If I recall, tends to still be an issue(solvable) with RNNs, or in certain RL setups.

why is avoiding to detach a large graph something that no one would do in the first place?
in complicated networks, it can easily happen.
If the argument is that “no one would do it this way”, why would we have memory leaks from a c++ function returning a heap-allocated pointer? If you follow standard programming practices, you wouldn’t do it this way, right?

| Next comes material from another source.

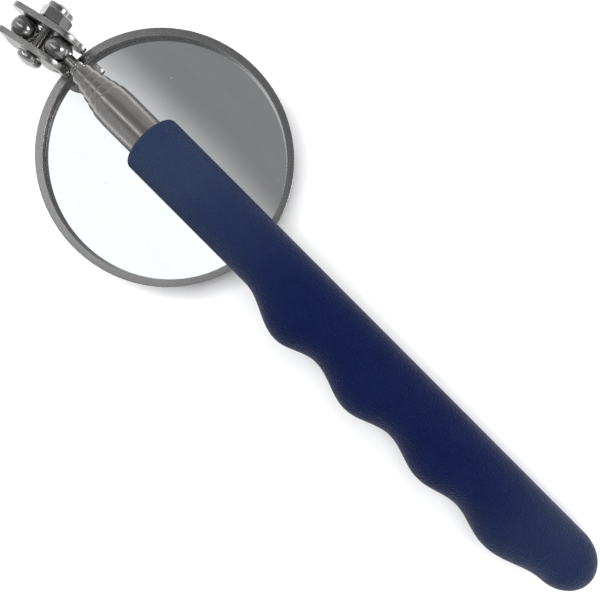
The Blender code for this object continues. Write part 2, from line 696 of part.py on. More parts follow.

I see the expected memory increase using:

import torch
import torch.nn as nn 

device = "cuda"

batch_size = 1024 * 1024
hidden_dim = 1

model = nn.Sequential(
    nn.Linear(hidden_dim, hidden_dim),
    nn.ReLU(),
    nn.Linear(hidden_dim, hidden_dim),
    nn.ReLU(),
    nn.Linear(hidden_dim, hidden_dim),
    nn.ReLU(),
    nn.Linear(hidden_dim, hidden_dim),
    nn.ReLU(),
    nn.Linear(hidden_dim, hidden_dim),
    nn.ReLU(),
    nn.Linear(hidden_dim, hidden_dim),
    nn.ReLU(),
    nn.Linear(hidden_dim, hidden_dim),
    nn.ReLU(),
    nn.Linear(hidden_dim, hidden_dim)
).to(device)

print("{:.3f}MB allocated".format(torch.cuda.memory_allocated() / 1024**2))

l = []
for _ in range(10):
    x = torch.randn(batch_size, hidden_dim, device=device)
    out = model(x)
    l.append(out)
    print("{:.3f}MB allocated".format(torch.cuda.memory_allocated() / 1024**2))    

# 0.008MB allocated
# 44.133MB allocated
# 80.133MB allocated
# 116.133MB allocated
# 152.133MB allocated
# 188.133MB allocated
# 224.133MB allocated
# 260.133MB allocated
# 296.133MB allocated
# 332.133MB allocated
# 368.133MB allocated

which shows the memory increase of ~36MB in each iteration corresponding to the 8 intermediates and 1 output:

batch_size * hidden_dim * 4 / 1024**2 * (8+1) = 36

The additional 8MB shown in the first iteration is used as a workspace in cuBLAS.

Note, however, that this memory increase is not a memory leak strictly speaking as the user is explicitly appending the outputs and thus can still call backward on them afterwards. A leak would indicate lost memory that cannot be freed or reused.